The Journal de Montreal was not the only newspaper cited for constantly rehashing the Mafia theme. Colavecchio mentioned a Calgary newspaper that used a "Mafia undertone" throughout a story about a soccer team visiting from St. Leonard. Le Journal's Franco Nuovo quotes Gagliano phonetically, taking advantage of the fact Gagliano speaks with a heavy accent and looks like a movie mobster, he added.

 

But Colavecchio took particular offence to mentions of "spaghetti fundraisers" and "mob flicks" in an editorial by the National Post about advertising agency owner Jean Brault's testimony at the Gomery inquiry, which detailed cash payoffs at Italian restaurants in Montreal.

 

"What's next," it read, "an invitation to play bocce ball with Jimmy the Clam? Being overfed pasta by an Italian mamma bleating, 'Mangia, mangia’?” "Hundreds of others have been cited during the Gomery Commission, but some guy in the east end of Montreal happens to have an Italian name and he gets all the attention," Colavecchio said. "It's non-stop."

 

Jonathan Kay, the National Post's managing editor, comment, defended the editorial as satire, though some readers "did not get the joke."

 

"But the editorial itself is a complaint about how (the scandal) has unfortunately reinforced incorrect stereotypes," Kay said. "So many of the players weren't Italian.
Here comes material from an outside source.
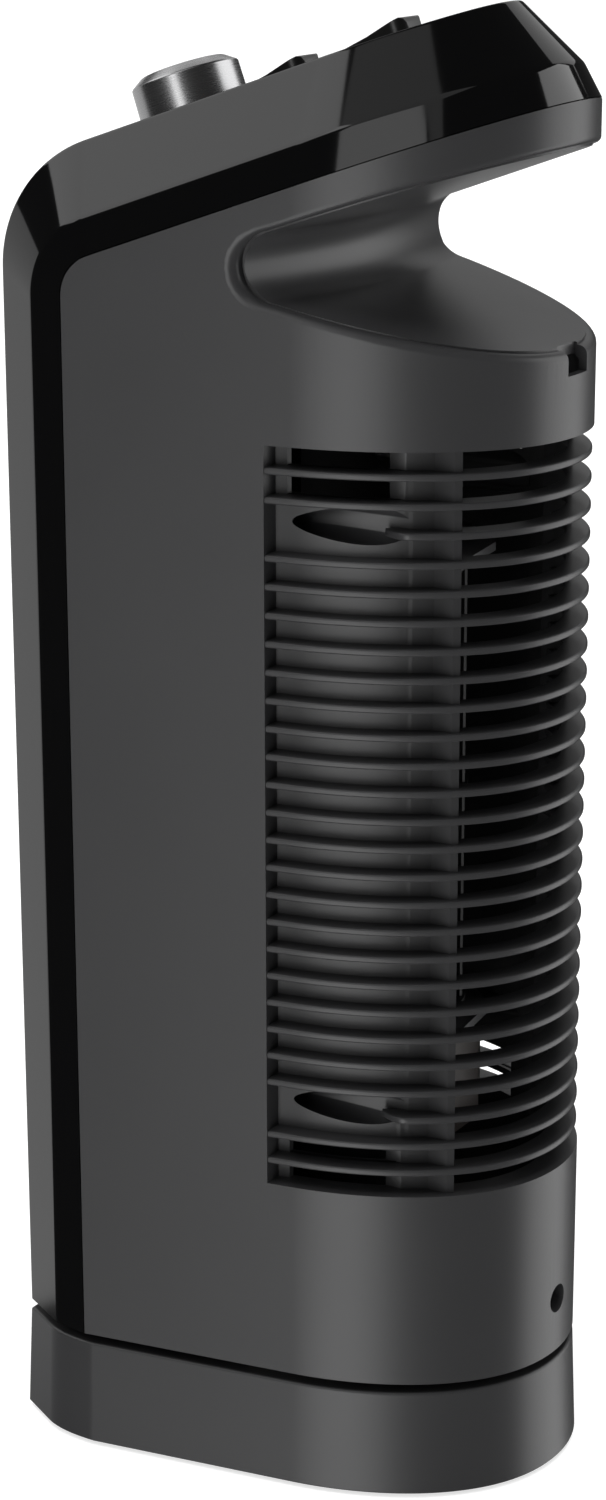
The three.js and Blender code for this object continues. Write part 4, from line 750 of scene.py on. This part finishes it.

It's just that journalists and cartoonists do not have a readily available satirical device for lampooning French Canadians in the same way." He agreed, however, that Italians named at the inquiry are being picked on somewhat.

 

"We still live in a society that unfairly associates ethnicity with organized crime - not just with Italians but with Vietnamese and Chinese in British Columbia or Jamaicans in Toronto. It's part of the larger issue of racism."